DESCRIPTION OF THE TASK: Each line that follows should be printed again exactly as it stands.

%%

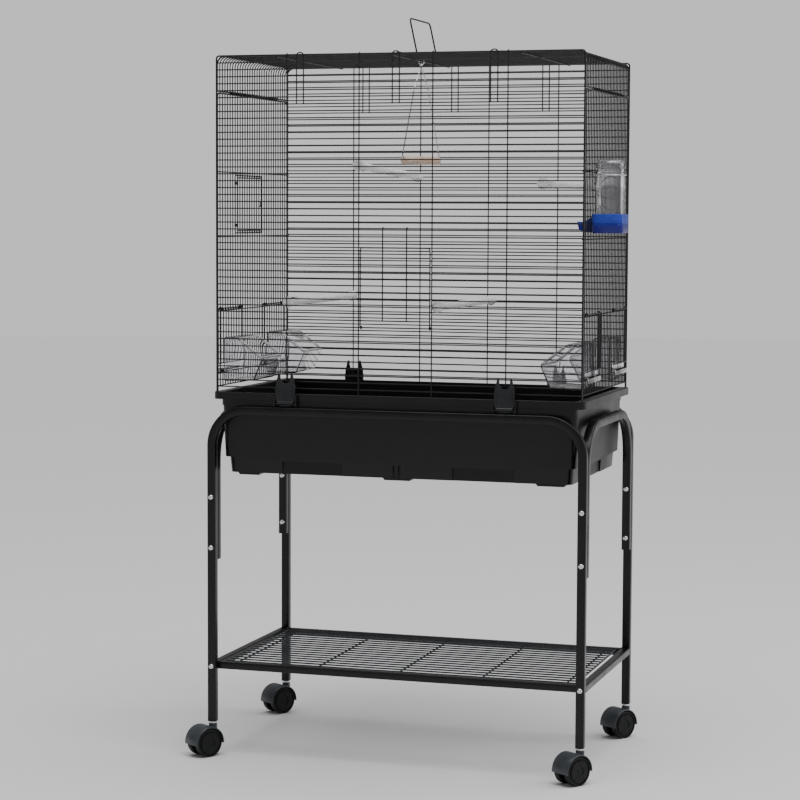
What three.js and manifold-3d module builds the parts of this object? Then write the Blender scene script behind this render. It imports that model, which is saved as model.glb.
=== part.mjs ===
// A rolling bird cage: a wire cage on a plastic base tub, carried by a square-tube stand
// with a shelf and casters.
// Millimetres, +Z up, front towards -Y. The cage is centred on X = Y = 0 until the last
// lines move the origin.
import * as THREE from "three";
import { mergeVertices } from "three/addons/utils/BufferGeometryUtils.js";
import Module from "manifold-3d";

const wasm = await Module();
wasm.setup();

// Clearances
const restGap = 0.3; // between pieces that touch
const doorStandoff = 1; // from a panel's face to a door that lies on it
const turnGap = 0.4; // around a pin or an axle

// Cage wirework, sizes between wire centres
const cageWidth = 656.8;
const cageDepth = 359.2;
const rowPitch = 12; // between the level wires of the front and back
const rowCount = 48; // pitches from the lowest row to the top
const footDrop = 9.6; // from the lowest row down to the wires' feet
const wire = 2.2;
const edgeWire = 3;
const frontBays = 5;
const sideBays = 29;
const flapRows = 5; // rows that the top panel's side flaps reach down
const hairpinRows = 7;
const hairpinPlaces = [-173, 0, 173];
const hairpinWidth = 12.5;
const hairpinRise = 4.6; // above the top row
const levelBeside = [10.5, 9]; // level wires inside the side panels, below and above the nest opening
const crossWires = [-218, -10, 218]; // under the top panel
const swingWire = crossWires[1];
const handleWire = 1.5; // above the top panel

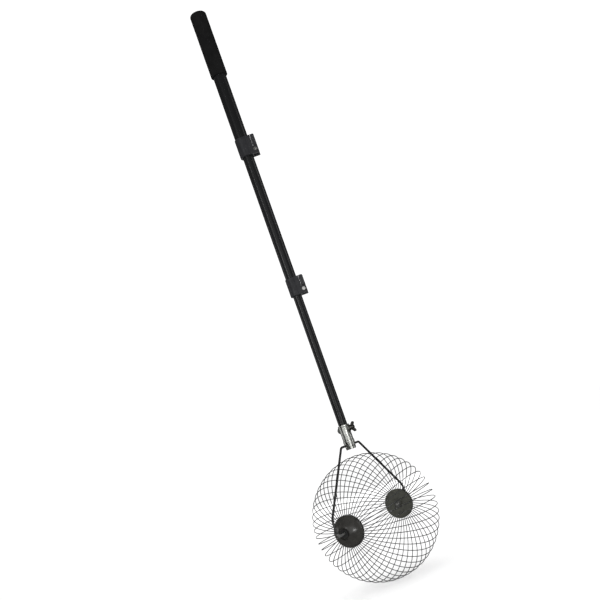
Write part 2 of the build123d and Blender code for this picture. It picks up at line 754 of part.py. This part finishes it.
def dome_y(radius, ball):
    """Distance along the axle of a dome of the cap, at a radius from the axle."""
    return cap_centre_y + sqrt(ball**2 - radius**2)


def hub_cap(side):
    """Pressed domed cap, open towards the cage, with a recess round the pin."""
    inner_ball = cap_ball - cap_wall
    inner_rim = sqrt(inner_ball**2 - (cap_rim_y - cap_centre_y) ** 2)
    inner_lip = cap_lip_radius + cap_wall
    lip_foot = cap_recess_radius + cap_wall
    floor_back = cap_recess_y - cap_wall
    flange_edge = bush_flange_radius + cap_floor_gap
    middle_radius = (cap_rim_radius + cap_lip_radius) / 2
    with BuildPart() as cap:
        with BuildSketch(axle_section):
            with BuildLine():
                ThreePointArc(
                    (cap_rim_radius, side * cap_rim_y),
                    (middle_radius, side * dome_y(middle_radius, cap_ball)),
                    (cap_lip_radius, side * dome_y(cap_lip_radius, cap_ball)),
                )
                Polyline(
                    (cap_lip_radius, side * dome_y(cap_lip_radius, cap_ball)),
                    (cap_recess_radius, side * cap_recess_y),
                    (cap_step_radius, side * cap_recess_y),
                    (cap_step_radius, side * (cap_recess_y - cap_step_depth)),
                    (flange_edge, side * (cap_recess_y - cap_step_depth)),
                    (flange_edge, side * cap_recess_y),
                    (bush_radius + seat_clearance, side * cap_recess_y),
                    (bush_radius + seat_clearance, side * floor_back),
                    (lip_foot, side * floor_back),
                    (inner_lip, side * dome_y(inner_lip, inner_ball)),
                )
                ThreePointArc(
                    (inner_lip, side * dome_y(inner_lip, inner_ball)),
                    (middle_radius, side * dome_y(middle_radius, inner_ball)),
                    (inner_rim, side * cap_rim_y),
                )
                Line((inner_rim, side * cap_rim_y), (cap_rim_radius, side * cap_rim_y))
            make_face()
        revolve(axis=axle)
    return cap.part


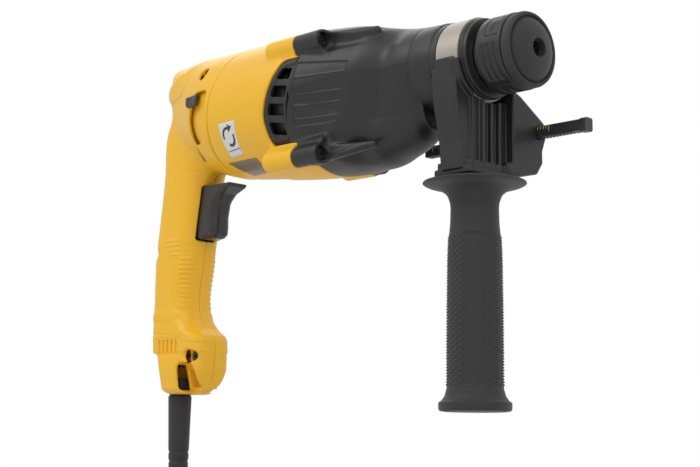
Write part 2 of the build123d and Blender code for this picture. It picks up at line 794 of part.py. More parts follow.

%%

RESPONSE TO THE EXERCISE:
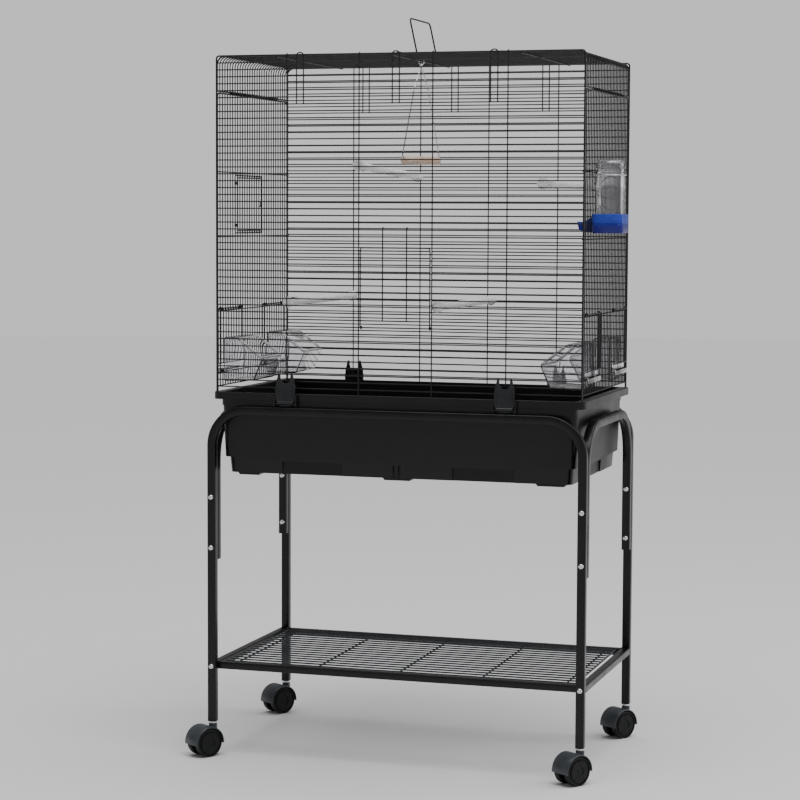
What three.js and manifold-3d module builds the parts of this object? Then write the Blender scene script behind this render. It imports that model, which is saved as model.glb.
=== part.mjs ===
// A rolling bird cage: a wire cage on a plastic base tub, carried by a square-tube stand
// with a shelf and casters.
// Millimetres, +Z up, front towards -Y. The cage is centred on X = Y = 0 until the last
// lines move the origin.
import * as THREE from "three";
import { mergeVertices } from "three/addons/utils/BufferGeometryUtils.js";
import Module from "manifold-3d";

const wasm = await Module();
wasm.setup();

// Clearances
const restGap = 0.3; // between pieces that touch
const doorStandoff = 1; // from a panel's face to a door that lies on it
const turnGap = 0.4; // around a pin or an axle

// Cage wirework, sizes between wire centres
const cageWidth = 656.8;
const cageDepth = 359.2;
const rowPitch = 12; // between the level wires of the front and back
const rowCount = 48; // pitches from the lowest row to the top
const footDrop = 9.6; // from the lowest row down to the wires' feet
const wire = 2.2;
const edgeWire = 3;
const frontBays = 5;
const sideBays = 29;
const flapRows = 5; // rows that the top panel's side flaps reach down
const hairpinRows = 7;
const hairpinPlaces = [-173, 0, 173];
const hairpinWidth = 12.5;
const hairpinRise = 4.6; // above the top row
const levelBeside = [10.5, 9]; // level wires inside the side panels, below and above the nest opening
const crossWires = [-218, -10, 218]; // under the top panel
const swingWire = crossWires[1];
const handleWire = 1.5; // above the top panel

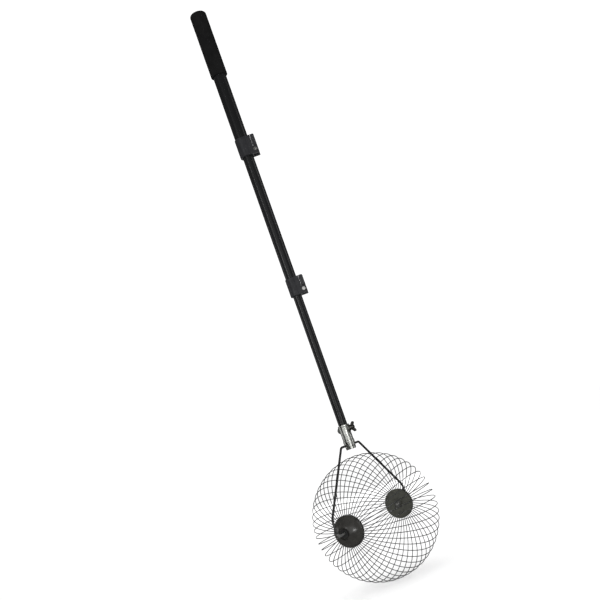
Write part 2 of the build123d and Blender code for this picture. It picks up at line 754 of part.py. This part finishes it.
def dome_y(radius, ball):
    """Distance along the axle of a dome of the cap, at a radius from the axle."""
    return cap_centre_y + sqrt(ball**2 - radius**2)


def hub_cap(side):
    """Pressed domed cap, open towards the cage, with a recess round the pin."""
    inner_ball = cap_ball - cap_wall
    inner_rim = sqrt(inner_ball**2 - (cap_rim_y - cap_centre_y) ** 2)
    inner_lip = cap_lip_radius + cap_wall
    lip_foot = cap_recess_radius + cap_wall
    floor_back = cap_recess_y - cap_wall
    flange_edge = bush_flange_radius + cap_floor_gap
    middle_radius = (cap_rim_radius + cap_lip_radius) / 2
    with BuildPart() as cap:
        with BuildSketch(axle_section):
            with BuildLine():
                ThreePointArc(
                    (cap_rim_radius, side * cap_rim_y),
                    (middle_radius, side * dome_y(middle_radius, cap_ball)),
                    (cap_lip_radius, side * dome_y(cap_lip_radius, cap_ball)),
                )
                Polyline(
                    (cap_lip_radius, side * dome_y(cap_lip_radius, cap_ball)),
                    (cap_recess_radius, side * cap_recess_y),
                    (cap_step_radius, side * cap_recess_y),
                    (cap_step_radius, side * (cap_recess_y - cap_step_depth)),
                    (flange_edge, side * (cap_recess_y - cap_step_depth)),
                    (flange_edge, side * cap_recess_y),
                    (bush_radius + seat_clearance, side * cap_recess_y),
                    (bush_radius + seat_clearance, side * floor_back),
                    (lip_foot, side * floor_back),
                    (inner_lip, side * dome_y(inner_lip, inner_ball)),
                )
                ThreePointArc(
                    (inner_lip, side * dome_y(inner_lip, inner_ball)),
                    (middle_radius, side * dome_y(middle_radius, inner_ball)),
                    (inner_rim, side * cap_rim_y),
                )
                Line((inner_rim, side * cap_rim_y), (cap_rim_radius, side * cap_rim_y))
            make_face()
        revolve(axis=axle)
    return cap.part


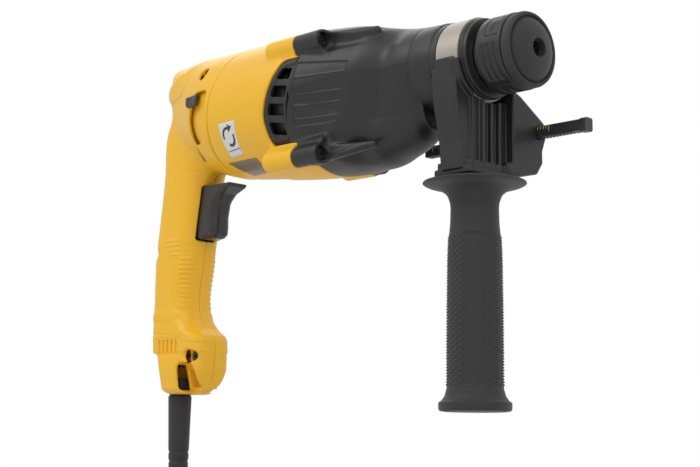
Write part 2 of the build123d and Blender code for this picture. It picks up at line 794 of part.py. More parts follow.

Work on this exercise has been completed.